The Superior Court of the District of Columbia has rejected policyholders’ claims for business interruption coverage due to pandemic-related government closure orders
The restaurants advanced three arguments for the premise that the government orders constituted direct physical loss, but did not allege the actual presence of the virus on their premises
This case follows others in demonstrating the uphill climb policyholders face in triggering coverage over a virus
Another court—this time, the Superior Court of the District of Columbia—has ruled that economic losses due to governmental closure orders issued in response to the COVID-19 pandemic do not constitute “direct physical loss,” and thus, are not covered under commercial property policies. The order, issued in Rose’s 1, LLC v. Erie Insurance Exchange, follows on the heels of a ruling issued in Michigan.

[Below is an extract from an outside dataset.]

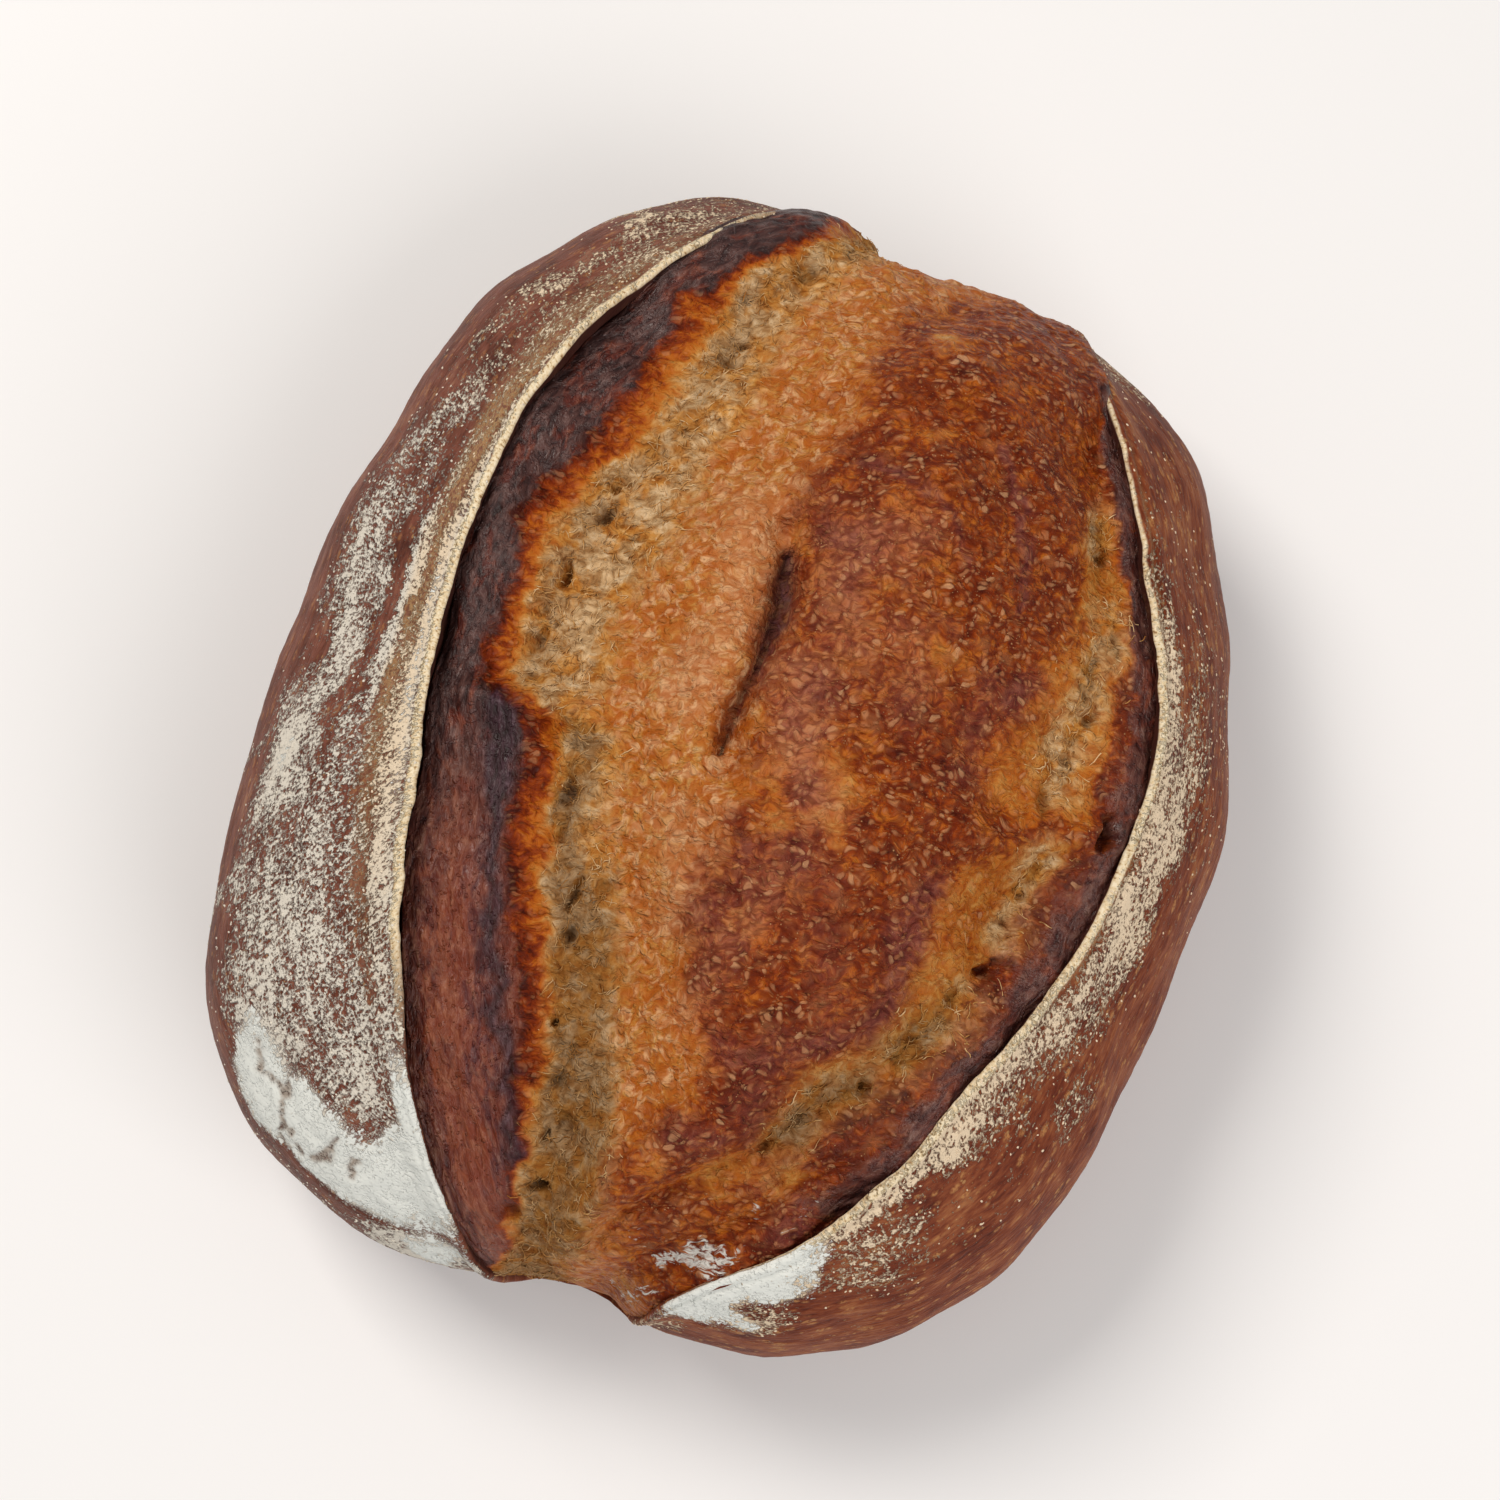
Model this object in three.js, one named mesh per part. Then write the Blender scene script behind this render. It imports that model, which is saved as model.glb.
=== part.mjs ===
// A hand-shaped oval sourdough loaf, one solid, lying on its flat foot.
// One long score runs over the top, a little left of the middle. The dough burst out of it in the oven, so the
// loaf has three skins: the floured crust of the flanks, whose cut edges stand up as two lips, a strip of cut
// face that slopes down inside each lip, and the torn swelling that rose between them over the crust's dome.
//
// Millimetres. +Z is up and +Y runs along the loaf. The origin is the middle of the foot.
// A place on the loaf is a bearing round it, in degrees from +X, and a slope, the fall from the crown in
// degrees: 0 is the crown, 90 the widest level and 180 the edge of the foot.
import * as THREE from "three";

// Driving dimensions
const loafLength = 233;
const loafWidth = 195;
const waistHeight = 34; // level at which the sides are widest
const domeHeight = 92; // crown of the crust's own dome, which the swelling stands over
const swellingRise = 9; // how far the swelling stands over that dome
const squareness = 2.82; // exponent of the outline's rounded oval, where 2 is an ellipse
const footTuck = 0.17; // share of the radius by which the foot is narrower than the waist
const domeFullness = { across: 2.25, up: 2.1 }; // exponents of the dome's profile, where 2 is round

// The lips: their own lift, the thickness of the crust, and the drop from a lip to the cut face
const leftLip = { lift: 3.2, step: 4.2 };
const rightLip = { lift: 1.8, step: 2.8 };
const crustThickness = 2.0;
const lipOverhang = 2.6;
const lipCurl = 15; // width of the band of crust that turns up towards a lip
const closedLip = 0.14; // share of a lip's form that is left where the two lips meet at an end

// The two valleys between a cut face and the swelling, and the swelling's own section: how far it stands over
// the dome at each share of the way from the left valley to the right one
const leftValleyDepth = 8.5;
const rightValleyDepth = 3.5;
const swellingSection = [
  [0, -leftValleyDepth],
  [0.13, -5.5],
  [0.3, 1.2],
  [0.46, 6.4],
  [0.6, swellingRise],
  [0.74, 6.6],
  [0.88, 1.6],
  [1, -rightValleyDepth],
];
const levelling = { from: 72, to: 113 }; // distances along the loaf over which swelling and valleys level out
const endRise = 1.2; // how far the skin between the lips stands out at an end
const rightValleyEnd = { from: 58, to: 90, fill: 5, width: 15 }; // where the right valley runs out, towards -Y

// Hand-shaped unevenness of the outline: [bearing, outward millimetres, spread in degrees]
const outlineSwells = [
  [346, 4.9, 22],
  [12, 2.2, 12],
  [45, -2.8, 11],
  [66, -1.6, 9],
  [90, -2.6, 6],
  [105, 2.0, 7],
  [129, -1.6, 7],
  [150, -4.4, 9],
  [175, -1.6, 9],
  [195, -2.6, 12],
  [236, 1.9, 10],
  [253, 1.8, 8],
  [276, -3.1, 8],
  [312, 3.0, 12],
];

// The line of the two lips round the opening: [bearing, slope]. They run over both ends and meet below the
// waist, at the highest slopes.
const lipLine = [
  [0, 50.5],
  [28, 52],
  [48, 52],
  [60, 57.5],
  [68, 68],
  [72, 85],
  [76, 101],
  [82, 108],
  [89, 102],
  [97, 81],
  [106, 65.5],
  [120, 50],
  [150, 39.5],
  [190, 34],
  [216, 31],
  [236, 35],
  [250, 46.5],
  [261, 64],
  [267, 84],
  [274, 106],
  [279, 96],
  [284, 69],
  [298, 53.5],
  [320, 44],
  [345, 48.5],
];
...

Rose’s 1, LLC v. Erie Insurance Exchange involved multiple prominent D.C. restaurant owners who sought coverage for lost revenue they claimed was due to governmental orders issued in response to the COVID-19 pandemic. Specifically, on March 16, 2020, Mayor Bowser issued an order that prohibited indoor seating at restaurants and bars in the District of Columbia. Then on March 20, 2020, the mayor extended the order to prohibit standing customers at restaurants, bars, taverns, and multi-purpose facilities, and on March 24, 2020, the mayor ordered the closure of all non-essential businesses. Finally, on March 30, the mayor ordered all D.C. residents to stay in their homes except for limited essential reasons. Due to the orders, the plaintiffs closed their restaurants and sought recovery for their economic losses pursuant to policies of insurance issued by Erie Insurance Exchange. Erie denied the claims, and the restaurants filed suit.

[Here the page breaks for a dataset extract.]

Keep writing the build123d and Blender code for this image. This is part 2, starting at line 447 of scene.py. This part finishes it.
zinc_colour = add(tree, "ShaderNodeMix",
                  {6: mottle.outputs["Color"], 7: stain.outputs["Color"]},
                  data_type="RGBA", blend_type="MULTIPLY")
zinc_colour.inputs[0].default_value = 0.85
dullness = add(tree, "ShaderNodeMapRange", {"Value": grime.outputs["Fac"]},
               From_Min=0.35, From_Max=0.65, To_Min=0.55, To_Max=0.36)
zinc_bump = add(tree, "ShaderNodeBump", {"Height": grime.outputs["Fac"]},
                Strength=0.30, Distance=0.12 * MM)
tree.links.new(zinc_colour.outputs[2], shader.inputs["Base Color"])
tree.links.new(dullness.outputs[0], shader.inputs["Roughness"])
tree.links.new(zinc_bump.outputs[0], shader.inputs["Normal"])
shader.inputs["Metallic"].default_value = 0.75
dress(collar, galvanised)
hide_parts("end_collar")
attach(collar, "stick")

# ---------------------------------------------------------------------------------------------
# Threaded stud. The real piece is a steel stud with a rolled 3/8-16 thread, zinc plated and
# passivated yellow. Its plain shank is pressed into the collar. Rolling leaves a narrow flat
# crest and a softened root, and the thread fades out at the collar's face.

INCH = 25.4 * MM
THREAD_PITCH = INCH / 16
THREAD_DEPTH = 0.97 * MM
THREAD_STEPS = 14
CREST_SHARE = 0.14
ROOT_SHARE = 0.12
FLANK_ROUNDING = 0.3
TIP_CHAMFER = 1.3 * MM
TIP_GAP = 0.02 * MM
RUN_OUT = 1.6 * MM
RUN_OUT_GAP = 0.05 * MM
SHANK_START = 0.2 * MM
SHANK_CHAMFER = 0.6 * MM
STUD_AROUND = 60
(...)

The restaurants relied on dictionary definitions to set forth three arguments for the premise that the government orders constituted direct physical loss, a requirement necessary to trigger coverage. First, plaintiffs argued that the mayor’s orders satisfy the “direct” element due to a lack of intervening cause of action. Second, plaintiffs argued that their losses were physical because the virus is “material” and “tangible.” Third, plaintiffs argued that because the policies defined “loss” as “loss or damage,” the policy bound Erie to treat “loss” separately from “damage,” which connotes physical damage to the property. Plaintiffs then argued that “loss” entails “loss of use,” which does not require that the restaurants suffer physical damage. Rather, plaintiffs argued they need only be deprived of the restaurants’ use to satisfy a loss.
The court rejected each of plaintiffs’ arguments. Specifically, the court noted that no D.C. court analyzed the exact phrase “direct physical loss,” but it considered the way other jurisdictions construed the term and considered analogous cases from within the D.C. courts. The court held that the policies require the property to suffer some form of “direct physical change” to the properties, which it found the closure orders did not satisfy, particularly because the restaurants did not demonstrate the actual presence of virus at its property.
The court also rejected plaintiffs’ arguments that certain of the policies’ coverage sections excluded coverage for “loss of use,” whereas the “income protection” coverage section under which plaintiffs sought coverage did not. The court rejected plaintiffs’ contention that the silence indicated an intent to cover loss of use under the income protection coverage part, noting that the income protection coverage still required plaintiffs to satisfy the “direct physical loss” requirements, which they could not do.
Given its conclusions regarding plaintiffs’ inability to bring their losses within the scope of coverage, the district court, while noting it was “sympathetic to the plight of plaintiffs,” denied plaintiffs’ motion for summary judgment and granted Erie’s cross-motion as a matter of law.
Though it is perhaps premature to think of the district court’s decision as part of a growing “trend” of decisions on COVID-19 losses in favor of insurers, this case and others demonstrate the uphill climb policyholders face in triggering coverage over a virus. However, the impact of the decision may ultimately be limited, in that the D.C. court, like the court in the Michigan case of Gavrilides Management Company et al. vs. Michigan Insurance Co., placed substantial weight on the lack of any allegation by the plaintiffs that the virus was present in their restaurants.